The Proud Tower is subtitled, A Portrait of the World Before the War: 1890-1914, and though, I'd call it a portrait of the Anglo-European-Slavic world, it is a monumental history.  Tuchman surveys the great political and cultural trends that defined the end of the 19th century and the run up to WWI: the declining power of the British aristocracy, the rise of naked US imperialism, Anarchism, Socialism, music, philosophy, and militarism.

I'm glad I read it, especially since I hope to read at least one of the new WWI books that have come out recently.  I can't say that I'd recommend it to just any high school student interested in history.  But if a student is a European history aficionado, or just looking for a rich book on Europe before the "Great War" then I'll definitely think of Tuchman's masterpiece.


Thursday, April 1, 2010

Kipling's Choice

Kipling's Choice by Geert Spillebeen.
Boston : Graphia, 2005.
147 p. ; 19 cm.

This is a fine little novel about WWI. The plot centers around Rudyard Kipling's son, John and his yearning to be a soldier in the "Great War." The plot moves in and out of John's memories as he lies dying on a battlefield in Loos, France after being mortally wounded on his first day of combat.

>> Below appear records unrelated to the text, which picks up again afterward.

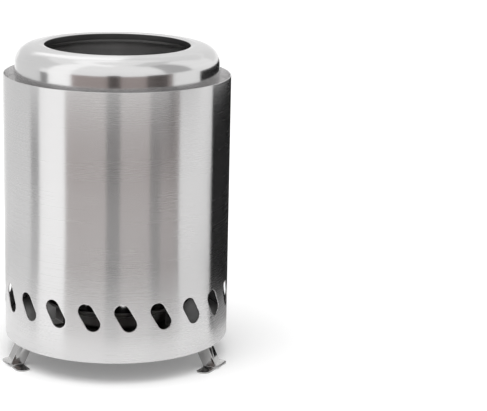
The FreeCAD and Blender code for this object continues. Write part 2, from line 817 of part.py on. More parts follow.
def write(parts):
    """Write each finished part to its own file."""
    for part in parts:
        if part.Shape.isNull() or not part.Shape.isValid():
            raise RuntimeError(f"{part.Label} has no valid shape")
    os.makedirs("parts", exist_ok=True)
    for part in parts:
        part.Shape.exportStep(f"parts/{part.Label}.step")
        box = part.Shape.BoundBox
        print(f"{part.Label}: {len(part.Shape.Solids)} solid(s), {part.Shape.Volume:.1f} mm3, "
              f"z {box.ZMin:.2f} to {box.ZMax:.2f}")


def main():
    doc = FreeCAD.newDocument("fire_pit")
    fill_sheet(doc, "Sizes", SIZES)
    fill_sheet(doc, "Places", {name: "=" + linked(text).replace("Places.", "")
                               for name, text in PLACES.items()})
    parts = [outer_shell(doc), base_plate(doc), burn_chamber(doc), chamber_spacers(doc)]
    parts += [flame_ring(doc), ring_tabs(doc), fire_grate(doc), ash_pan(doc)]
    for side in LEGS:
        parts += [leg(doc, side), leg_bracket(doc, side), leg_pin(doc, side)]
    parts += [leg_washers(doc), bracket_rivets(doc)]
    doc.recompute()
    check(doc)
    write(parts)


main()
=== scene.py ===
"""Table-top smokeless fire pit: its sheet-metal pieces, their finishes and a plain studio."""

import math

import bmesh
import bpy
from mathutils import Matrix, Vector


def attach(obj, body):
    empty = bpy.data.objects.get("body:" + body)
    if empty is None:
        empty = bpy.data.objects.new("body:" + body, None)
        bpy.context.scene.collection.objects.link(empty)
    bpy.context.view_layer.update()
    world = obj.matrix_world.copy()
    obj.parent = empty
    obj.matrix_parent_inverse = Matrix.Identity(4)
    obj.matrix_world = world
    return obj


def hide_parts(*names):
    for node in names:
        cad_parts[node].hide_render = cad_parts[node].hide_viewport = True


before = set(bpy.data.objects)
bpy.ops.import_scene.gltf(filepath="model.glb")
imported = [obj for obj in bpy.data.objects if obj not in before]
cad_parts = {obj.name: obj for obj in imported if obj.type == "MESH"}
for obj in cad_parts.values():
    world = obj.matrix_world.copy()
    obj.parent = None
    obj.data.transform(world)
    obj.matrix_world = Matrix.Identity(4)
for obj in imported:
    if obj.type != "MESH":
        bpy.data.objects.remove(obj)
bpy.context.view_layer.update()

bl_info = {
    "name": "Smokeless Fire Pit",
    "version": (1, 0, 0),
    "blender": (4, 5, 0),
    "location": "3D View > Sidebar > Fire Pit",
    "description": "Builds the pieces, finishes and studio of a table-top smokeless fire pit",
    "category": "Add Mesh",
}

MM = 0.001

# The legs' turns about the pit's axis, and how far from it their hinge pins lie. The rivets of their
# brackets are set back from the pins towards the axis.
LEG_TURNS = {"rear": 90.0, "left": 210.0, "right": 330.0}
LEG_PIVOT = 70.4985 * MM
RIVET_SETBACKS = (13.0 * MM, 7.5 * MM)
RIVET_HOLE = 1.3 * MM

# The gap at a spot weld, and how near two points count as one.
WELD_GAP = 0.05 * MM
SAME_PLACE = 1e-6

# How sharp an edge must be to be softened, to be shaded as a fold, and for both on a copied solid.
FOLD_ANGLE = math.radians(35)
SMOOTH_ANGLE = math.radians(30)
SOLID_ANGLE = math.radians(40)

# The grain's relief, and how deep in the sheet its inside starts, with what soft edge; the inside's
# colour gets painted shade.
# Then how strong light lines, dark clouds and dull clouds are beside the dark lines.
GRAIN_HEIGHT = 0.02 * MM
INSIDE_DEPTH = 0.4
MASK_EDGE = 0.2 * MM
LIGHT_LINES = 0.3
DARK_CLOUDS = 0.35
ROUGH_CLOUDS = 0.6

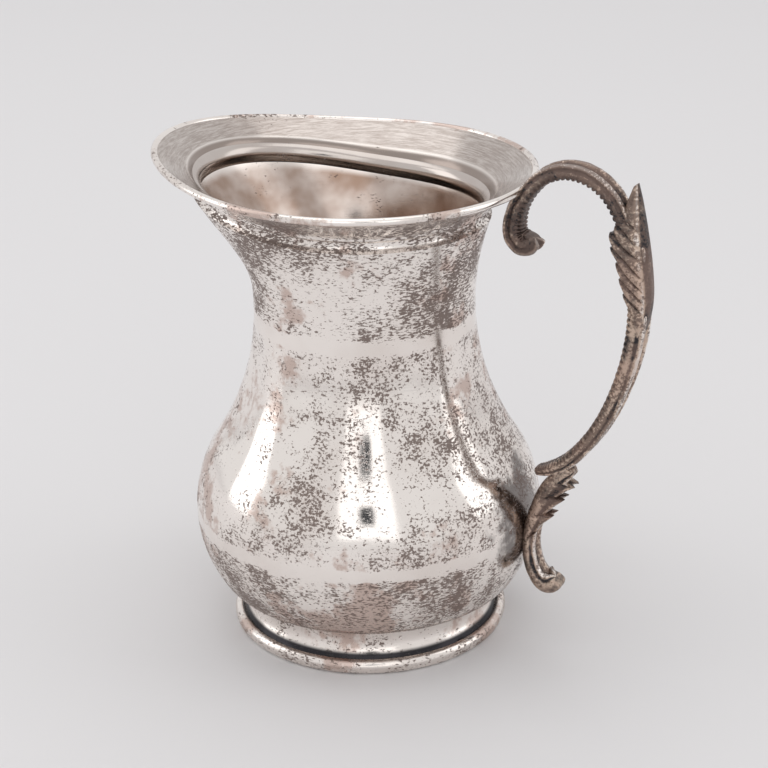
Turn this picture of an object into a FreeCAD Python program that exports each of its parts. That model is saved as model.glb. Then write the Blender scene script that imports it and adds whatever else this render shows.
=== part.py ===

His father is an uber-patriotic Englishman and, of course, the world famous Nobel Prize winning author. The story is in many ways a story of romantic ideals of war and patriotism crushed by the barbarity and grief of actual warfare.

John's remains are never found and this loss, the grievous toll of the war, and his own role in promoting war and his son's participation in it leave Rudyard a broken man.

This book would make a great companion read to Trumbo's Johnny Got His Gun and Remarque's All Quiet on the Western Front.